An Unreported Gem
Donald Ordway | Los Angeles | 06/05/2004
(5 out of 5 stars)
"I picked up this disc about a year, and I am surprised that it has gone unmarked upon during that time. So therefore let me remark there are a couple of remarkable performances on this CD. As much as I love the studio work on van Beinum; they did not usually catch the fire or electricity that is present on this disc. The Schubert is a gem: swift but not driven; wonderfully played, and with the authority of phrasing that you can only get from a great conductor (every phrase seems to be a prupose, and to add up within the whole). The excerpts from Peter Grimes are even more remarkable: when you hear the individual phrases rendered with such passion, it make the studio version, worthy enough in its own right, seem pale by comparison. And, even though the ink was still wet on the pages when the recording was made; van Beinum makes the Four Interludes seem like an intregated work, flowing seemlessly and logically. If there is a reservation to this performance, it would be with the Passacaglia: well played, but it did not come across to me as an intact piece: something with its own beginning and end, rather than just a bleeding chunk from a larger work."
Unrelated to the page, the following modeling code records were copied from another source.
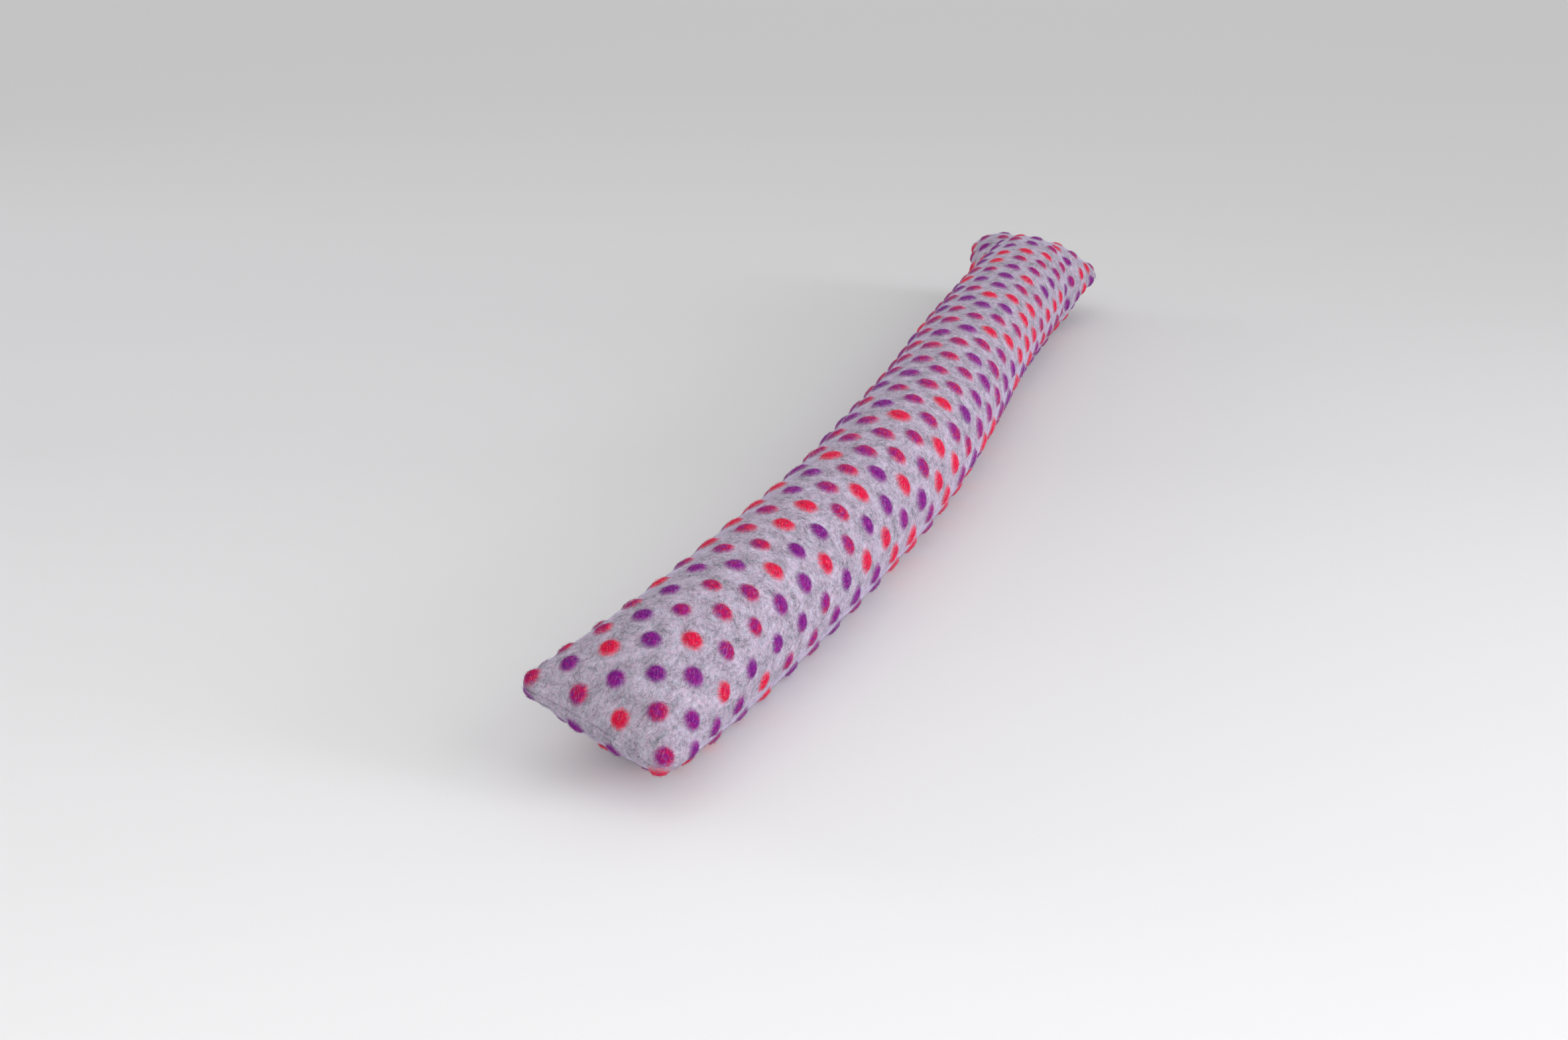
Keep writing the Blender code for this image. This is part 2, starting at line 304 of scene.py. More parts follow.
# ================================================================ the cloth with its dots
class Cloth:
    """Fine grid over the tube: places, normals, the dots' colours and heights."""

    def __init__(self, offset):
        fine, total = arc_table()
        self.cloth_length = total[-1]
        self.u = np.linspace(0.0, 1.0, FINE_RINGS + 1)
        self.s = np.interp(self.u * self.cloth_length, total, fine)
        # the columns start at the middle of the underside and reach the left corner at a quarter
        self.first_column = CORNER_COLUMN + 0.25 * COLUMNS
        self.v = np.arange(FINE_COLUMNS) / FINE_COLUMNS
        columns = self.first_column + self.v * COLUMNS
        s, column = np.meshgrid(self.s, columns, indexing="ij")
        self.flat = cloth_point(s, column) + offset
        self.normal = self.normals(self.flat)
        self.edge = np.full(self.flat.shape[:2], NO_DOT)
        self.tint = np.zeros(self.flat.shape[:2])
        self.lift = np.zeros(self.flat.shape[:2])
        self.dots = []
        self.raise_dots()
        rise = self.lift + self.unevenness() - self.creases()
        self.place = self.flat + self.normal * rise[..., None]
        self.place[..., 2] = settle(self.place[..., 2])
        self.normal = self.normals(self.place)

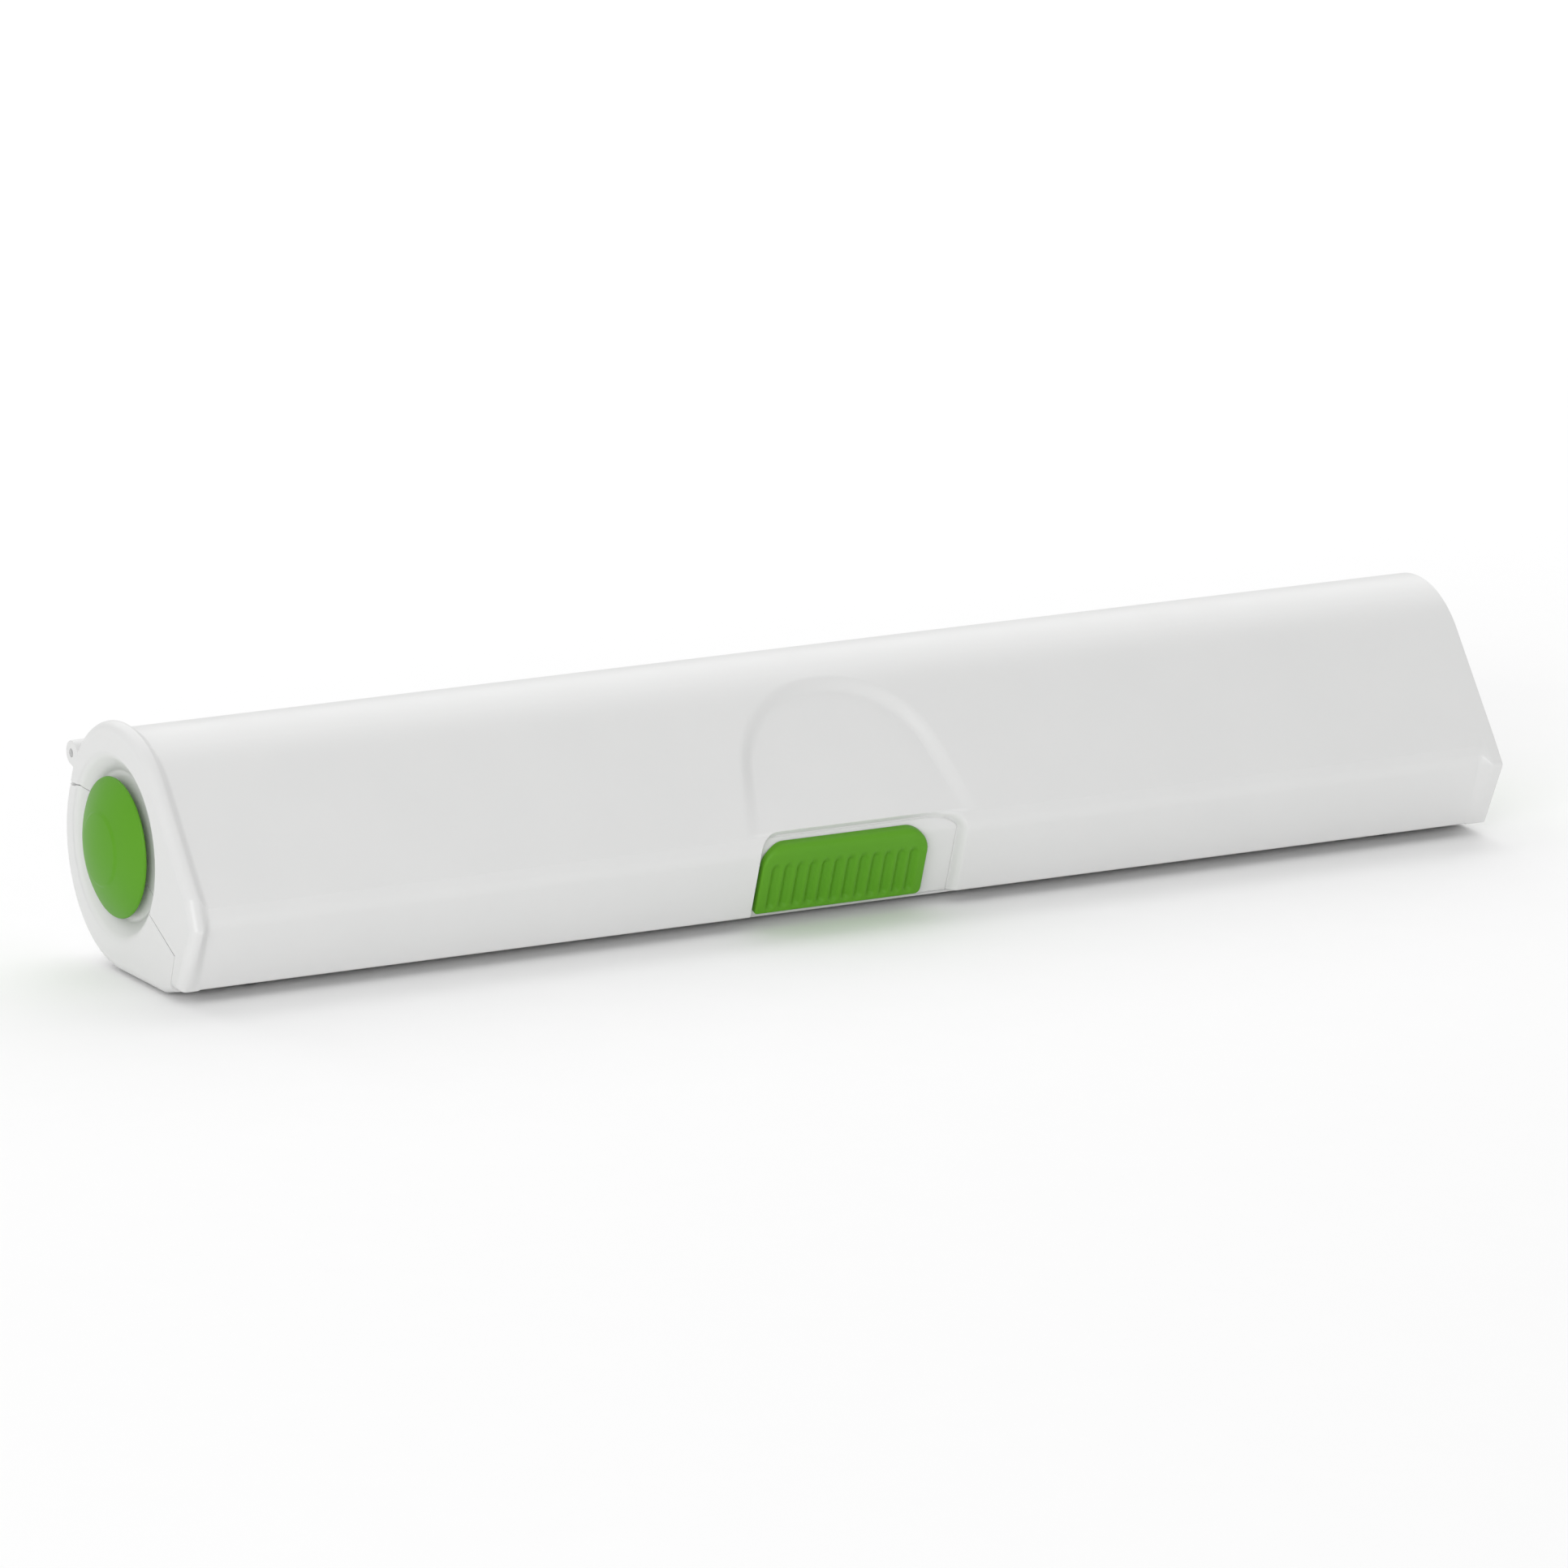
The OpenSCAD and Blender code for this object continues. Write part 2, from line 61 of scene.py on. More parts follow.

A sadly underrated conductor.
Dufourny Jacques | Belgium | 08/23/2008
(5 out of 5 stars)
"Modest and a musician before everything,E. van Beinum gives us here a great demonstration of the greatness and humanity of the music by Schubert: listen to the ebb and flow of the melodies and the strength of the shape of each movement of the symphony.He is helped by the magnificent Concertgebouw orchestra whose beauty of tone and perfect articulation light up the architecture of the music in spite of an old recording which preserves nevertheless the spontaneity of both works : indeed Britten is very good as well.
In short : a great living document and the only testimony of van Beinum conducting this great symphony."